Baianas de acarajé, capoeira e quilombo

A audiência pública virtual que discorreu sobre “Sustentabilidade, diversidade cultural e patrimônio histórico” foi aquecida também pelos relatos de Rita Santos, Presidente da Associação Nacional das Baianas de Acarajé(ABAM) que defendeu o tombamento das baianas a nível municipal, na capital baiana. ” Nós somos patrimônio nacional estadual, mas, infelizmente, não somos patrimônio municipal. A Câmara de Vereadores aprovou o projeto que tornava as baianas de acarajé de Salvador patrimônio da cidade, mas o prefeito ACM Neto não acatou”, protestou a Presidente da Associação Nacional das Baianas de Acarajé(ABA), ao frisar que diversas baianas estão vindo à óbito por causa da fumaça exalada pelo dendê e reivindicou políticas públicas que promovam mudanças no processo de colheita do dendê.
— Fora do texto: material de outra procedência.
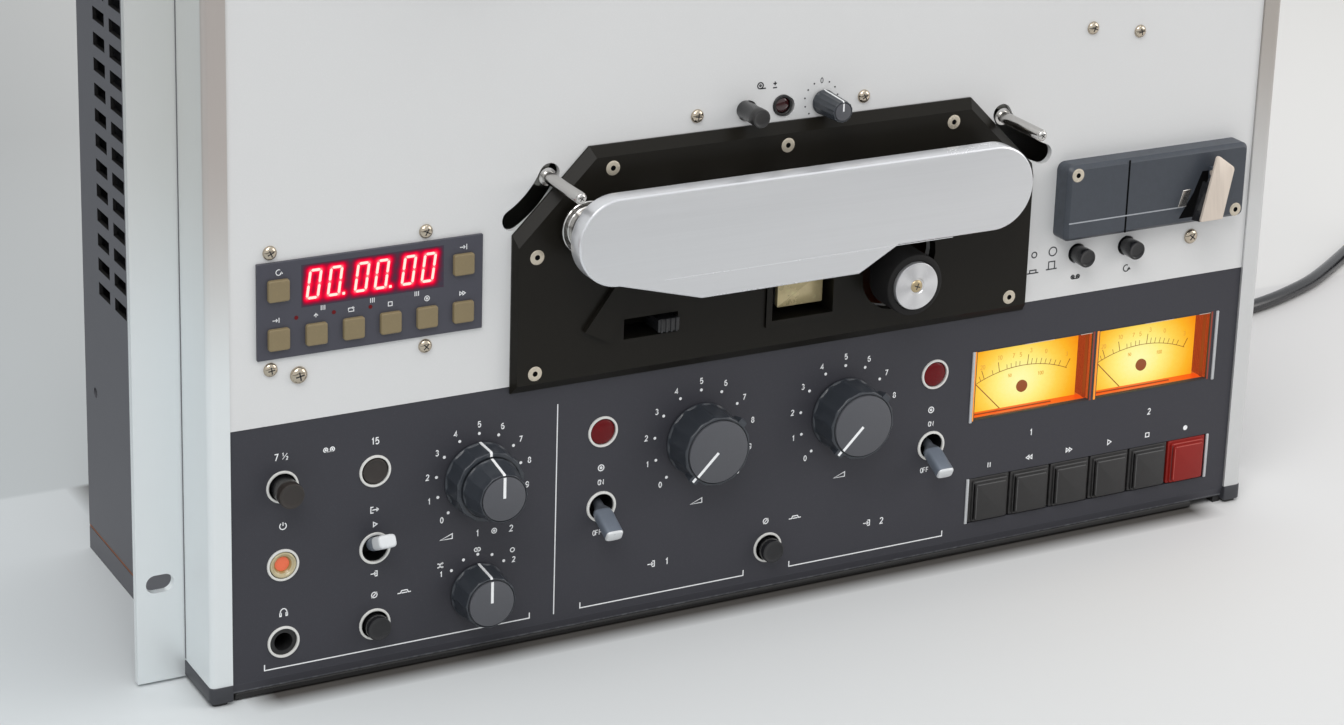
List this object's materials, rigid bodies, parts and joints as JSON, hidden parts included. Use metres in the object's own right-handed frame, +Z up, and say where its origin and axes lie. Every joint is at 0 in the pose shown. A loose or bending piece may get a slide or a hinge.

Representantes da comunidade quilombola do Quingoma, localizada em Lauro de Freitas, denunciaram que, devido à especulação imobiliária na região, as propriedades onde residem secularmente são invadidas por grileiros, os moradores são com recorrência ameaçados com armas de fogo e até um cemitério pretendem construir em frente ao terreiro de candomblé da comunidade remascente de quilombo fato este considerado como uma afronta e total desrespeito à ancestralidade e cultura local. “As famílias estão desesperadas! Nós saímos de casa e não sabemos se vamos voltar. Precisam respeitar o quilombo do Quingoma. Fazemos parte da história e memória do Estado e do país. Nossa Mata Atlântica está sendo retirada. Os rios estão sendo aterrados”, denunciou a yalorixá dona Donana, representante do Quingoma.

A audiência contou com participações de capoeiristas que atuam em movimentos de valorização da capoeira representados pelo mestre Duda, além de acadêmicos como o arquiteto e urbanista Dr Paulo Ormindo, o antropólogo e professor da UFBA, Ordep Serra, a advogada, militante e ativista pelo tombamento da Pedra de Xangô, Maria Alice Pereira e o IPAC que foi representado pelo Diretor Geral, João Carlos. Após a audiência pública será iniciado o processo de levantamento de dados, coleta de relatos orais, entre outros procedimentos técnicos necessários ao tombamento do Abaeté pelos orgãos públicos.